■ Stated problem: In the material below, the lines containing the word "return" are required; copy each of them.

■ Source excerpt:
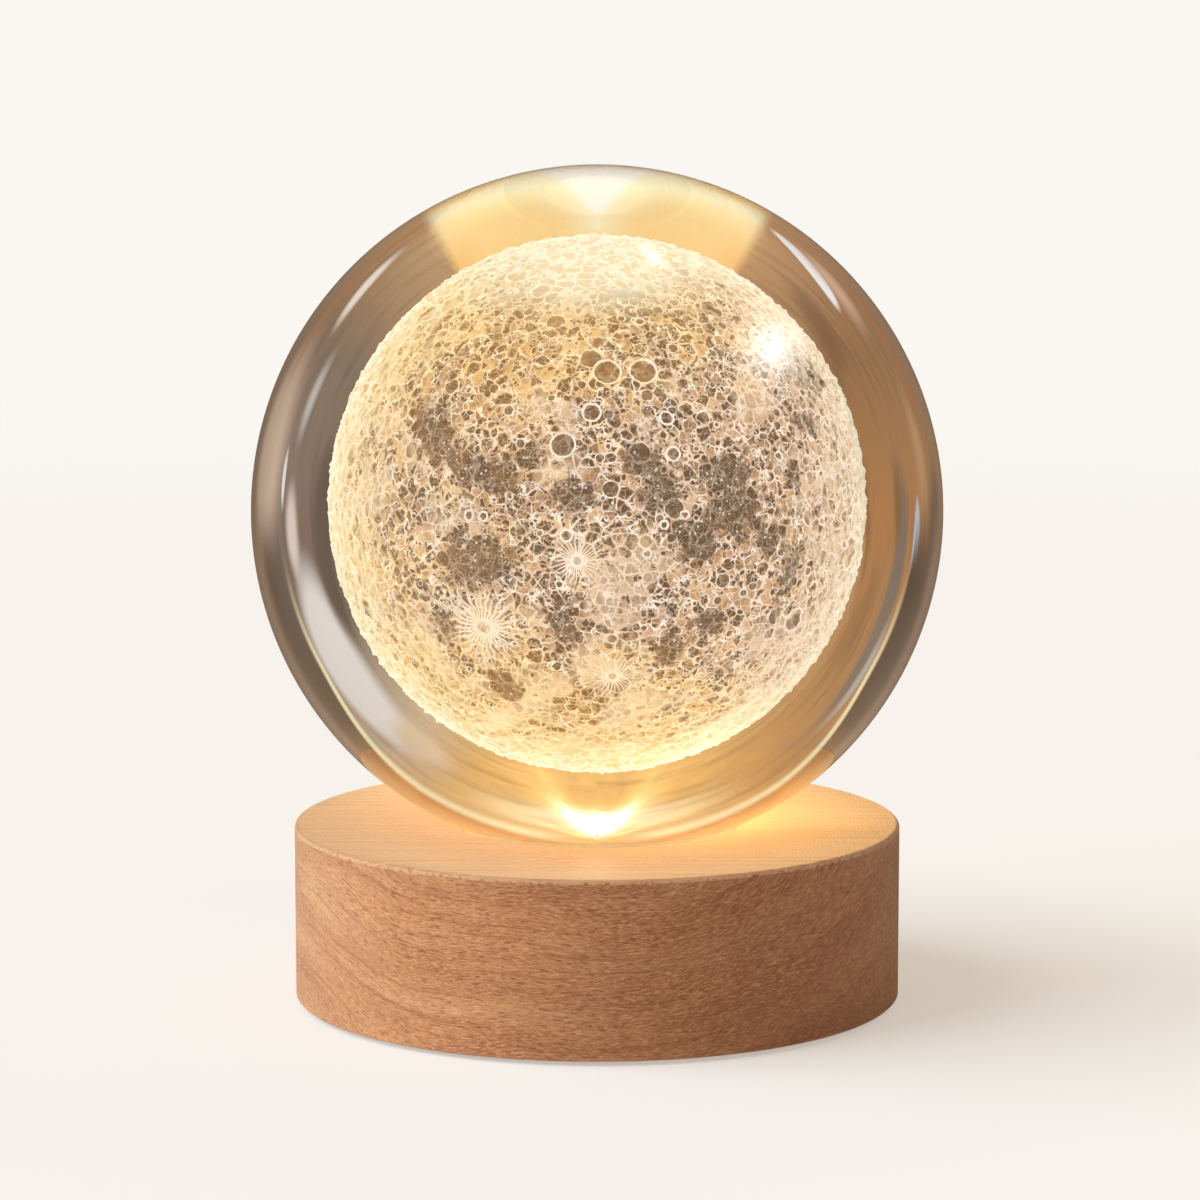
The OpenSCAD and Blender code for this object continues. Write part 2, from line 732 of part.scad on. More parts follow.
// The countersink for a cover screw, widening down to the cover's outside
module cover_sink() {
    slope = (cover_head_r - cover_screw_r) / (cover_head_h - head_rim);
    sink_h = cover_head_h + screw_gap / slope;
    rotate_extrude() polygon([[0, -cut], [cover_head_r + screw_gap, -cut],
        [cover_head_r + screw_gap, head_rim], [cover_screw_r + screw_gap, sink_h], [0, sink_h]]);
}

// Four corner brackets that hold the cell
module cell_tray() {
    for (sx = [-1, 1], sy = [-1, 1])
        translate([sx * (cell_w / 2 + tray_gap), cell_y + sy * (cell_l / 2 + tray_gap), cover_top])
            translate([sx > 0 ? 0 : -tray_wall, sy > 0 ? -tray_leg : 0, 0])
                cube([tray_wall, tray_leg, tray_h]);
}

// A low rib that centres the cover in the pocket, open at the back for the board
module cover_lip() {
    lip_r = pocket_r - cover_lip_gap;
    translate([0, 0, cover_top]) difference() {
        cylinder(h = cover_lip_h, r = lip_r);
        translate([0, 0, -cut]) cylinder(h = cover_lip_h + 2 * cut, r = lip_r - cover_lip_t);
        translate([-base_r, board_y - cover_lip_short, -cut]) cube([base_d, base_r, cover_lip_h + 2 * cut]);
    }
}

module cover_screws() {
    color("silver") ring_of(cover_screw_count, cover_screw_ring_r, cover_screw_turn)
        translate([0, 0, cover_z]) rotate([180, 0, 0])
            flat_screw(cover_screw_r, cover_screw_l, cover_head_r, cover_head_h);
}

// Foot n of the ring, with a softened lower edge
module foot(n) {
    soften = 0.25;
    color("gray") rotate([0, 0, foot_turn + 360 * (n - 1) / foot_count]) translate([foot_ring_r, 0, 0])
        rotate_extrude() polygon([[0, 0], [foot_d / 2 - soften, 0], [foot_d / 2, soften],
            [foot_d / 2, foot_lift + foot_inset], [0, foot_lift + foot_inset]]);
}

wood_base();
crystal_ball();
engraved_moon();
seat_ring();
light_window();
reflector_ring();
led_board();
led_chips();
led_lenses();
led_board_screws();
led_wire_red();
led_wire_black();
charging_board();
board_chips();
board_passives();
board_screws();
usb_socket_shell();
usb_socket_tongue();
usb_inlet();
battery_header();
battery_plug();
battery_wire_red();
battery_wire_black();
battery_cell();
battery_foam();
switch_body();
switch_plunger();
power_button();
button_sleeve();
bottom_cover();
cover_screws();
foot(1);  // foot_1
foot(2);  // foot_2
foot(3);  // foot_3
foot(4);  // foot_4
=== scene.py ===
"""A moon lamp: a crystal ball with a moon engraved inside it, lit from below by its turned beech base."""
import functools
import math

import bmesh
import bpy
import numpy as np
from mathutils import Matrix, Vector


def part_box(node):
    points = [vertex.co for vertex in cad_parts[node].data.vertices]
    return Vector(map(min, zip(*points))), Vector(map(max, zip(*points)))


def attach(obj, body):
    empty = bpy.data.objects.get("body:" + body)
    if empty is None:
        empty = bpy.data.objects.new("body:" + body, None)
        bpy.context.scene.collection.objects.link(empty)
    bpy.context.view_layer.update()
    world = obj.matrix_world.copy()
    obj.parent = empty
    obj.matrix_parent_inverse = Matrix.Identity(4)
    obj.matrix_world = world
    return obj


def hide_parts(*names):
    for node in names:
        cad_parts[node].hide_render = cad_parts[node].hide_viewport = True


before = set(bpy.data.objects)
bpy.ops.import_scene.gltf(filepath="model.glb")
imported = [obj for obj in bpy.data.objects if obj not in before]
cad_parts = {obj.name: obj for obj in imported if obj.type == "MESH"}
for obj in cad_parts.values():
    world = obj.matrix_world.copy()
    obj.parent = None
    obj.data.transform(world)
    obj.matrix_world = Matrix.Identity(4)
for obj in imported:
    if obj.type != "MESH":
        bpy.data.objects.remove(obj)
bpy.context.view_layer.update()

# ---- Sizes and places, in metres where nothing else is said, and from model.glb's parts where it has them ----

MM = 0.001
BALL_LOW, BALL_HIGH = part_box("crystal_ball")
BALL_MIDDLE = Vector((0, 0, (BALL_LOW.z + BALL_HIGH.z) / 2))
BALL_RADIUS = (BALL_HIGH.y - BALL_LOW.y) / 2
MOON_LOW, MOON_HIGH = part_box("engraved_moon")
MOON_MIDDLE = Vector((0, 0, (MOON_LOW.z + MOON_HIGH.z) / 2))
# The engraving's radius, without the rims of its craters
MOON_RADIUS = 20.4 * MM
WOOD_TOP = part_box("wood_base")[1].z
CRYSTAL_IOR = 1.52
# How often the faces of the two globes are divided, so that their outlines are round
GLOBE_STEPS = 7

# The photograph's camera, fitted to the edges of the base and the ball
CAMERA_PLACE = Vector((0, -498.4, 116.5)) * MM
CAMERA_PITCH = math.radians(7.97)
CAMERA_LENS = 129.96
CAMERA_SHIFT = 0.0024
# The line from the camera to the ball runs down by this much
SIGHT_TILT = math.asin((CAMERA_PLACE - BALL_MIDDLE).normalized().z)

# Which setting holds a node's mode, and the nodes that are used most, with their modes
MODES = {"Math": "operation", "VectorMath": "operation", "MapRange": "interpolation_type", "Mix": "data_type",
         "TexVoronoi": "feature", "TexGradient": "gradient_type", "Mapping": "vector_type"}
PLUS, MINUS, TIMES, OVER = "Math:ADD", "Math:SUBTRACT", "Math:MULTIPLY", "Math:DIVIDE"
MOST, SIZE_OF, FALL = "Math:MAXIMUM", "Math:ABSOLUTE", "Math:EXPONENT"
STRETCH, LENGTH = "VectorMath:MULTIPLY", "VectorMath:LENGTH"
STEP = "MapRange:SMOOTHSTEP"
MIX = "Mix:RGBA"
CELLS, WALLS = "TexVoronoi:F1", "TexVoronoi:DISTANCE_TO_EDGE"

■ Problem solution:
    return Vector(map(min, zip(*points))), Vector(map(max, zip(*points)))
    return obj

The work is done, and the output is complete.